In February of 1968, just before embarking on their months-long sabbatical to India, the Beatles bashed out four songs to tide the world over during their absence: "Lady Madonna," George's "The Inner Light," the original version of "Across the Universe," and this comparatively obscure Lennon rocker, initially available only on the Yellow Submarine soundtrack. A film crew captured the Beatles recording this song but edited the footage into a promotional film for the then-new single "Lady Madonna"; decades later it was finally matched to the song they were actually recording, providing an intimate look at the group making a record and, unlike in Let It Be less than a year later, actually getting along. Props to Paul for the courageous cardigan.

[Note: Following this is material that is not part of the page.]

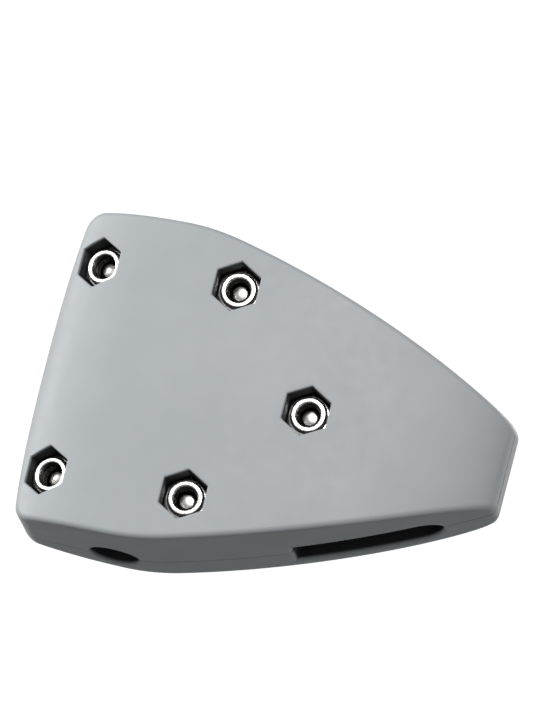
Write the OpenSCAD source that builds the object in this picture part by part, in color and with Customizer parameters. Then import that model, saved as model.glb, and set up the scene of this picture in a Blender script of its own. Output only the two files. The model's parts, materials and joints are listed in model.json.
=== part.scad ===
// Clamp-on cam cleat: a two-part moulded housing bolts round a tube, and two sprung
// toothed cams inside its nose grip a rope that runs through parallel to the tube.
//
// Frame: Z runs along the clamped tube, X from the tube towards the nose, and Y from the
// nut side (front, -Y) to the bolt-head side (rear, +Y). The origin is the middle of the
// tube bore, on the parting plane of the two shells. All sizes are in millimetres.

/* [Clamp] */
// Diameter of the tube that the housing clamps
tube_d = 12; // [10:0.5:13]
// Wall of the round barrel that holds the tube
barrel_wall = 4.5; // [3:0.5:6]

/* [Housing outline] */
// Distance from the tube axis to the tail of the housing
tail_x = 26.6; // [26:0.2:30]
// Half height of the housing at the tube
roof_z = 39.3; // [37.3:0.5:43.3]
// Radius of the shoulder where the outline starts to fall
shoulder_r = 58; // [46:1:64]
// Turn of the outline over the shoulder, in degrees
shoulder_turn = 13.6; // [12.1:0.5:14.1]
// Radius of the long brow from the shoulder to the nose
brow_r = 313; // [305:1:323]
// Slope of the brow where it meets the nose, in degrees
nose_turn = 27.5; // [27:0.1:27.8]
// Radius of the two corners of the nose
nose_r = 2.5; // [1.5:0.5:3.5]

/* [Housing depth] */
// Depth of the front shell at its crown
front_d = 20.5; // [20:0.5:24]
// Depth of the rear shell at its crown
rear_d = 10.8; // [10.5:0.1:14]
// Wall of both shells
wall = 3; // [2.4:0.2:3.2]

/* [Bolts and nuts] */
// Distance of the two mid bolts from the tube axis
bolt_x = 16.7; // [16.5:0.1:17.5]
// Distance of the two tail nuts from the tube axis
tail_nut_x = 17; // [16.8:0.1:17.2]
// Lean of the tail bolts, which sets their nuts square to the rounded tail
tail_lean = 17; // [14:1:18]
// Distance of the four clamp bolts from mid height
bolt_z = 26.1; // [24:0.1:27]
// Width of a nut pocket across its flats
pocket_af = 10.7; // [10.3:0.1:11]
// How far the top of a nut lies under the face at the mid bolts
nut_recess = 3.5; // [2.5:0.5:4]

/* [Rope slot] */
// Start of the slot, from the tube axis
slot_x = 41.7; // [41:0.1:43]
// Length of the slot along the outline
slot_len = 33.3; // [32:0.1:34]
// Width of the slot, for a 10 mm rope
slot_w = 10.6; // [10:0.2:11]
// Offset of the slot's middle behind the parting plane
slot_y = 1.3; // [1:0.1:1.6]

/* [Cams] */
// Distance of the inner cam's pivot, the fifth bolt, from the tube axis
pivot_in_x = 40.3; // [40:0.1:40.5]
// Distance of the outer cam's pivot from the tube axis
pivot_out_x = 76; // [75.5:0.1:76.5]
// Gap between the closed cams
closed_gap = 3; // [2.6:0.2:4]
// Gap between the cams at their open stop
open_gap = 10.6; // [10:0.2:11]
// Angle between the closed cam and the open stop
open_turn = 48; // [45:1:50]
// Height of the cam teeth
tooth_h = 0.9; // [0.5:0.1:1.2]

/* [Hidden] */
$fn = 64;

// Housing outline, seen along Y: centres of its tangent arcs
roof_r = 330;
tail_r = 220;
tail_corner_r = 5;
shoulder_x = 1.2;
roof_c = [shoulder_x, roof_z - roof_r];
tail_c = [tail_r - tail_x, 0];
shoulder_c = [shoulder_x, roof_z - shoulder_r];
brow_c = shoulder_c + (shoulder_r - brow_r) * [sin(shoulder_turn), cos(shoulder_turn)];
nose_c = brow_c + (brow_r - nose_r) * [sin(nose_turn), cos(nose_turn)];
nose_x = nose_c.x + nose_r;

// Housing section, seen along Z: where each shell is deepest, and how square its ends are
front_crown_x = 18;
rear_crown_x = 31;
front_tail_power = 3.3;
front_nose_power = 2.1;
rear_tail_power = 2.4;
rear_nose_power = 5.5;
section_steps = 24;
overcut = 1;

// M6 hardware
hole_r = 3.2;
shank_r = 2.95;
thread_r = 3;
nut_af = 10;
nut_h = 6;
collar_r = 4.37;
collar_h = 1.5;
collar_lip = 0.5;
insert_r = 3.85;
insert_bore_r = 2.98;
insert_h = 1.5;
tip_gap = 3;
boss_r = 8.2;
head_r = 5.25;
head_h = 3.3;
head_bore_r = 5.75;
socket_af = 4;
socket_deep = 2;

// Where the nuts and the bolt heads sit: tail pair, mid pair, cam bolt
nut_top_mid = -(front_d - nut_recess);
nut_top_tail = nut_top_mid + 3.5;
nut_top_cam = nut_top_mid + 1;
head_seat_tail = 6.4;
head_seat_mid = 5.3;
head_seat_cam = 8.3;

// Cam chamber, between a floor in each shell
floor_front = -5.5;
floor_rear = 5.8;
chamber_x0 = 28.5;
chamber_x1 = 82.6;
partition_t = 2.5;
rib_t = 2;
barrel_r = tube_d / 2 + barrel_wall;
barrel_rib_pitch = 15;

// Cams, pivots and springs
rope_x = (pivot_in_x + pivot_out_x) / 2;
pivot_gap = (pivot_out_x - pivot_in_x) / 2;
cam_front = -4.6;
cam_rear = 4.9;
hub_front = -0.6;
hub_r = 6.2;
spring_room_r = 6.7;
cam_r = pivot_gap - closed_gap / 2;
cam_open_r = pivot_gap - open_gap / 2;
cam_growth = ln(cam_r / cam_open_r) / open_turn;
cam_top_turn = 6;
cam_low_turn = -52;
teeth = 8;
bush_r = 3.9;
bush_bore_r = 3.05;
cam_bore_r = bush_r + 0.05;
spigot_r = 2.5;
spigot_front = 3.8;
spigot_rear = 1.7;
washer_t = 0.8;
washer_play = 0.05;
washer_bore_r = bush_r + 0.1;
stop_r = 2;
stop_dx = 3.1;
stop_z = -10.35;
wire_r = 0.4;
spring_r = 4.7;
spring_turns = 3.25;
spring_front = floor_front + 0.7;
spring_rear = hub_front - washer_t - washer_play - wire_r - 0.2;
spring_leg = 3;
spring_arm = 4;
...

'The Beatles Sing for Shell' (1964)

Yes, this Australian TV broadcast was sponsored by Shell Oil, and yes, it's tempting to call it "The Beatles Shill for Shell." The half-hour-long Melbourne show is a rare professional recording of a nearly complete set from the era: Manager Brian Epstein allowed only 20 minutes to be broadcast, but some enterprising soul has filled in the gaps with still photos to accompany a decent-quality bootleg recording. The set list is standard, but rarely performed tracks like "You Can't Do That" and "Can't Buy Me Love" spice things up. Incidentally, Ringo had just rejoined the group after taking sick leave for the first dates of the tour, having been replaced briefly by a drummer named Jimmy Nichol, who quickly faded back into obscurity.

'Die Beatles' (1966)

Die Beatles is not a morbid joke but the actual title of this June, 1966 German broadcast. Be that as it may, the title was fitting for more reasons than one: As the first date of the Beatles' last-ever tour, a leg that ended with the group being menaced by Philippine police after unintentionally standing up the dictator's wife, this wobbly Munich performance is notable more for historical than musical value, although the group still turns in memorable performances of "Baby's in Black" and "Nowhere Man." The look on Ringo's face as Paul forgets the words to "I'm Down" is worth the price of admission all by itself.